Here is a (probably incomplete) listing of some upcoming strikes that may impact your travel plans.

  • BAA (airport operator for London Heathrow, London Gatwick, London Stansted, Edinburgh, Glasgow, Aberdeen and Southampton) - 7th Jan, 14th Jan and 17-18th Jan. If this goes ahead I'd expect these airports to shut down and downstream impacts on many airlines that use these airports.
  • Virgin Atlantic - 9-10th Jan and 16-17th Jan.
  • Qantas - 9th Jan strike and ongoing engineer's overtime ban.
  • LIAT - ongoing dispute with unpredictable walk-offs and sick-ins.
  • Air France at Orly airport - strike suspended until late January.
  • Air Malta - strike "could be announced" soon.
  • Alitalia - nothing announced that I could find, but given the ongoing takeover talks and past history chances of a strike are high.

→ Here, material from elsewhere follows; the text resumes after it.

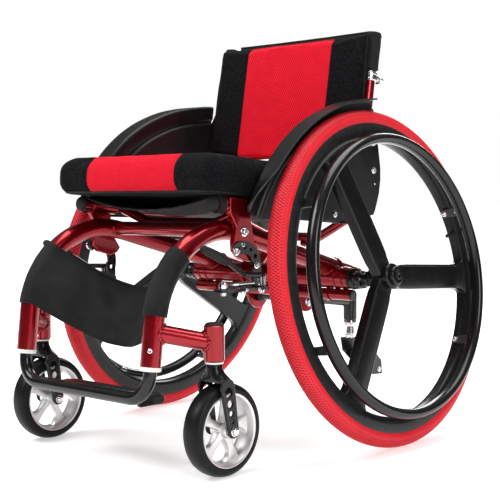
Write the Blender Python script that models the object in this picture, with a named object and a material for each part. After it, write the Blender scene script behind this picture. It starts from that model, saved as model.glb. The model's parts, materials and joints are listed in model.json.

Impacts can spread far and wide. Flights for days either side of a strike may be cancelled due to aircraft and/or crew being stuck in the wrong places. Flights after a strike has ended may be disrupted as airline(s) attempt to restore normal schedule and fly impacted travellers. Flights in other parts of the world may be impacted - due to directly impacted connecting passengers or deadheading crew for example.

What can you do?

  1. Be prepared. Actively look out for alternate routes and flights. Don't wait for the airline or your travel agent to look for options for you.
  2. Consider changing your travel dates.
  3. If your ticket is a flexible one, see if you can change to a "safer" option - using another airline or airport or change of dates. Do this early if there is no cost to changing (and the alternate is acceptable to you). Otherwise you may need to wait until close to the date of the strike when the normal rules for rebooking get relaxed.
  4. Check that your travel insurance is up to date. If it is then you may covered for reasonable out of pocket expenses.
  5. Consider purchasing refundable tickets on other dates or airlines - as cover. If you don't end up needing to use those new tickets you can get a refund. This also works for cheap non-refundable tickets, minus the ability to refund. The cost may be worth it compared with changes to hotel accommodation and other travel-related arrangements.
  6. Have the airline phone numbers and emails ready to contact at the appropriate time. Make contact with sufficient time to enable alternate arrangements - an hour before departure of the only other possible flight is leaving it too late.
  7. Keep informed. Check the news regularly for updates. Also check airline and airport websites - but don't assume these will be updated promptly.
  8. Don't panic. Strikes are sometimes (often?) called off at the last minute in the games of brinkmanship, or in extreme cases by government intervention.